Your task is to copy the material exactly.
* BEGIN SOURCE EXCERPT *
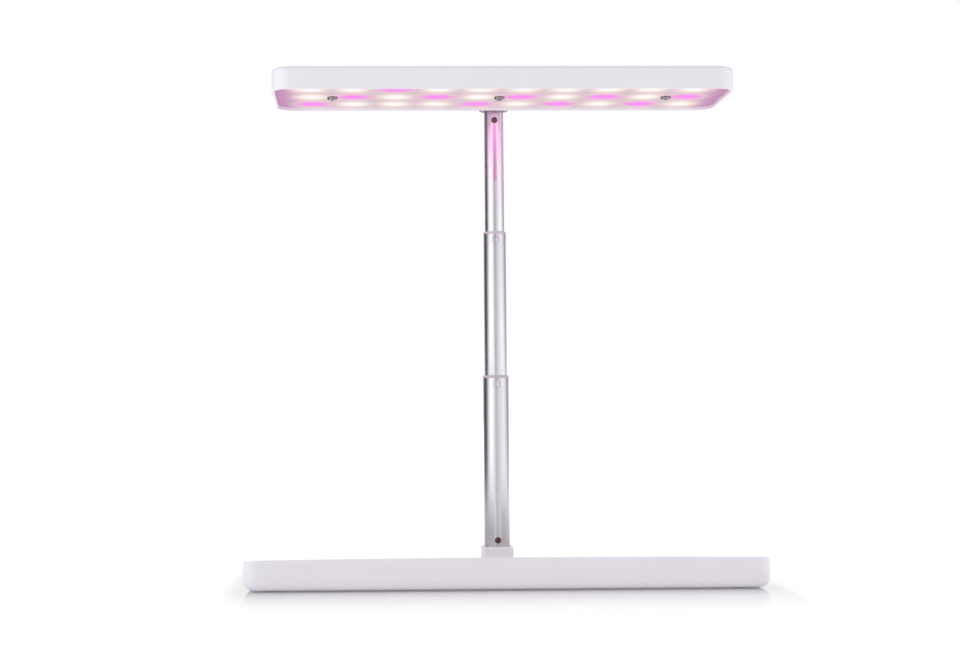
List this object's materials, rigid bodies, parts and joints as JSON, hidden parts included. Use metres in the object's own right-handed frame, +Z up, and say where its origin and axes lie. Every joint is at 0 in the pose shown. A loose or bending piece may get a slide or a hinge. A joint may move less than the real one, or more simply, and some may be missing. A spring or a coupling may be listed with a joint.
{
  "type": "countertop hydroponic garden",
  "caption": "Shallow water tray with lift-out growing grids and a telescopic metal pole that carries a level lamp head with a lit diffuser.",
  "frame": {"origin": "on the table under the centre of the water tray, level with the bottom of the feet", "axes": "+X to the right seen from the front, +Y to the back where the pole stands, +Z up"},
  "size_m": [0.478, 0.16, 0.4769],
  "materials": {
    "white_plastic": "satin, finely textured",
    "grid_plastic": "matt",
    "clear_plastic": "frosted",
    "bush_plastic": "matt",
    "pole_aluminium": "satin anodised",
    "bracket_metal": "satin dark grey",
    "dark_screw": "dark, burnished",
    "bright_screw": "polished",
    "spring_steel": "bright",
    "rubber": "matt",
    "board_green": "solder mask",
    "board_white": "solder mask",
    "led_white": "phosphor",
    "led_pink": "phosphor",
    "heat_aluminium": "milled",
    "dark_plastic": "matt",
    "lead_sleeve": "gloss"
  },
  "bodies": {
    "base": {"base_tray": "white_plastic", "rubber_feet": "rubber", "pole_socket": "white_plastic", "socket_screws": "spring_steel", "lower_tube": "pole_aluminium", "lower_fixing_screw": "dark_screw", "lower_guide_bush": "bush_plastic"},
    "left_grid": {"growing_grid_left": "grid_plastic"},
    "right_grid": {"growing_grid_right": "grid_plastic"},
    "middle_section": {"middle_tube": "pole_aluminium", "middle_end_sleeve": "bush_plastic", "lower_snap_spring": "spring_steel", "upper_guide_bush": "bush_plastic"},
    "lower_button": {"lower_snap_button": "spring_steel"},
    "lamp": {"upper_tube": "pole_aluminium", "upper_end_sleeve": "bush_plastic", "upper_snap_spring": "spring_steel", "upper_fixing_screw": "dark_screw", "head_bracket": "bracket_metal", "bracket_screws": "spring_steel", "head_housing": "white_plastic", "heat_spreader": "heat_aluminium", "led_board": "board_white", "white_leds": "led_white", "pink_leds": "led_pink", "diffuser": "clear_plastic", "diffuser_spacers": "grid_plastic", "diffuser_screws": "bright_screw", "driver_board": "board_green", "board_screws": "spring_steel", "button_board": "board_green", "dc_inlet": "dark_plastic", "inlet_leads": "lead_sleeve", "led_leads": "lead_sleeve"},
    "upper_button": {"upper_snap_button": "spring_steel"},
    "switch_button": {"power_button": "grid_plastic"}
  },
  "joints": [
    {"name": "middle_slide", "type": "slide", "parent": "base", "child": "middle_section", "axis": [0, 0, 1], "range_m": [-0.12, 0]},
    {"name": "upper_slide", "type": "slide", "parent": "middle_section", "child": "lamp", "axis": [0, 0, 1], "range_m": [-0.105, 0]},
    {"name": "lower_button_press", "type": "slide", "parent": "middle_section", "child": "lower_button", "axis": [0, 1, 0], "range_m": [0, 0.002], "stiffness_N_per_m": 600},
    {"name": "upper_button_press", "type": "slide", "parent": "lamp", "child": "upper_button", "axis": [0, 1, 0], "range_m": [0, 0.002], "stiffness_N_per_m": 600},
    {"name": "power_button_press", "type": "slide", "parent": "lamp", "child": "switch_button", "axis": [0, 0, -1], "range_m": [0, 0.0008], "stiffness_N_per_m": 900, "springref_m": -0.0002},
    {"name": "left_grid_lift", "type": "slide", "parent": "base", "child": "left_grid", "axis": [0, 0, 1], "range_m": [0, 0.06]},
    {"name": "right_grid_lift", "type": "slide", "parent": "base", "child": "right_grid", "axis": [0, 0, 1], "range_m": [0, 0.06]}
  ]
}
* END SOURCE EXCERPT *
RESPONSE TO THE TASK –
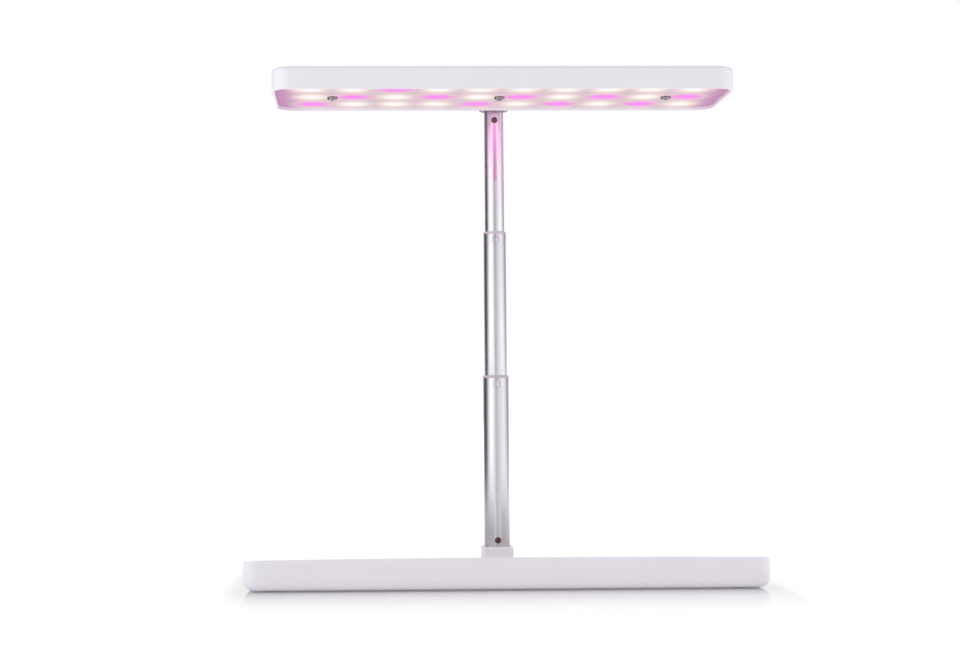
List this object's materials, rigid bodies, parts and joints as JSON, hidden parts included. Use metres in the object's own right-handed frame, +Z up, and say where its origin and axes lie. Every joint is at 0 in the pose shown. A loose or bending piece may get a slide or a hinge. A joint may move less than the real one, or more simply, and some may be missing. A spring or a coupling may be listed with a joint.
{
  "type": "countertop hydroponic garden",
  "caption": "Shallow water tray with lift-out growing grids and a telescopic metal pole that carries a level lamp head with a lit diffuser.",
  "frame": {"origin": "on the table under the centre of the water tray, level with the bottom of the feet", "axes": "+X to the right seen from the front, +Y to the back where the pole stands, +Z up"},
  "size_m": [0.478, 0.16, 0.4769],
  "materials": {
    "white_plastic": "satin, finely textured",
    "grid_plastic": "matt",
    "clear_plastic": "frosted",
    "bush_plastic": "matt",
    "pole_aluminium": "satin anodised",
    "bracket_metal": "satin dark grey",
    "dark_screw": "dark, burnished",
    "bright_screw": "polished",
    "spring_steel": "bright",
    "rubber": "matt",
    "board_green": "solder mask",
    "board_white": "solder mask",
    "led_white": "phosphor",
    "led_pink": "phosphor",
    "heat_aluminium": "milled",
    "dark_plastic": "matt",
    "lead_sleeve": "gloss"
  },
  "bodies": {
    "base": {"base_tray": "white_plastic", "rubber_feet": "rubber", "pole_socket": "white_plastic", "socket_screws": "spring_steel", "lower_tube": "pole_aluminium", "lower_fixing_screw": "dark_screw", "lower_guide_bush": "bush_plastic"},
    "left_grid": {"growing_grid_left": "grid_plastic"},
    "right_grid": {"growing_grid_right": "grid_plastic"},
    "middle_section": {"middle_tube": "pole_aluminium", "middle_end_sleeve": "bush_plastic", "lower_snap_spring": "spring_steel", "upper_guide_bush": "bush_plastic"},
    "lower_button": {"lower_snap_button": "spring_steel"},
    "lamp": {"upper_tube": "pole_aluminium", "upper_end_sleeve": "bush_plastic", "upper_snap_spring": "spring_steel", "upper_fixing_screw": "dark_screw", "head_bracket": "bracket_metal", "bracket_screws": "spring_steel", "head_housing": "white_plastic", "heat_spreader": "heat_aluminium", "led_board": "board_white", "white_leds": "led_white", "pink_leds": "led_pink", "diffuser": "clear_plastic", "diffuser_spacers": "grid_plastic", "diffuser_screws": "bright_screw", "driver_board": "board_green", "board_screws": "spring_steel", "button_board": "board_green", "dc_inlet": "dark_plastic", "inlet_leads": "lead_sleeve", "led_leads": "lead_sleeve"},
    "upper_button": {"upper_snap_button": "spring_steel"},
    "switch_button": {"power_button": "grid_plastic"}
  },
  "joints": [
    {"name": "middle_slide", "type": "slide", "parent": "base", "child": "middle_section", "axis": [0, 0, 1], "range_m": [-0.12, 0]},
    {"name": "upper_slide", "type": "slide", "parent": "middle_section", "child": "lamp", "axis": [0, 0, 1], "range_m": [-0.105, 0]},
    {"name": "lower_button_press", "type": "slide", "parent": "middle_section", "child": "lower_button", "axis": [0, 1, 0], "range_m": [0, 0.002], "stiffness_N_per_m": 600},
    {"name": "upper_button_press", "type": "slide", "parent": "lamp", "child": "upper_button", "axis": [0, 1, 0], "range_m": [0, 0.002], "stiffness_N_per_m": 600},
    {"name": "power_button_press", "type": "slide", "parent": "lamp", "child": "switch_button", "axis": [0, 0, -1], "range_m": [0, 0.0008], "stiffness_N_per_m": 900, "springref_m": -0.0002},
    {"name": "left_grid_lift", "type": "slide", "parent": "base", "child": "left_grid", "axis": [0, 0, 1], "range_m": [0, 0.06]},
    {"name": "right_grid_lift", "type": "slide", "parent": "base", "child": "right_grid", "axis": [0, 0, 1], "range_m": [0, 0.06]}
  ]
}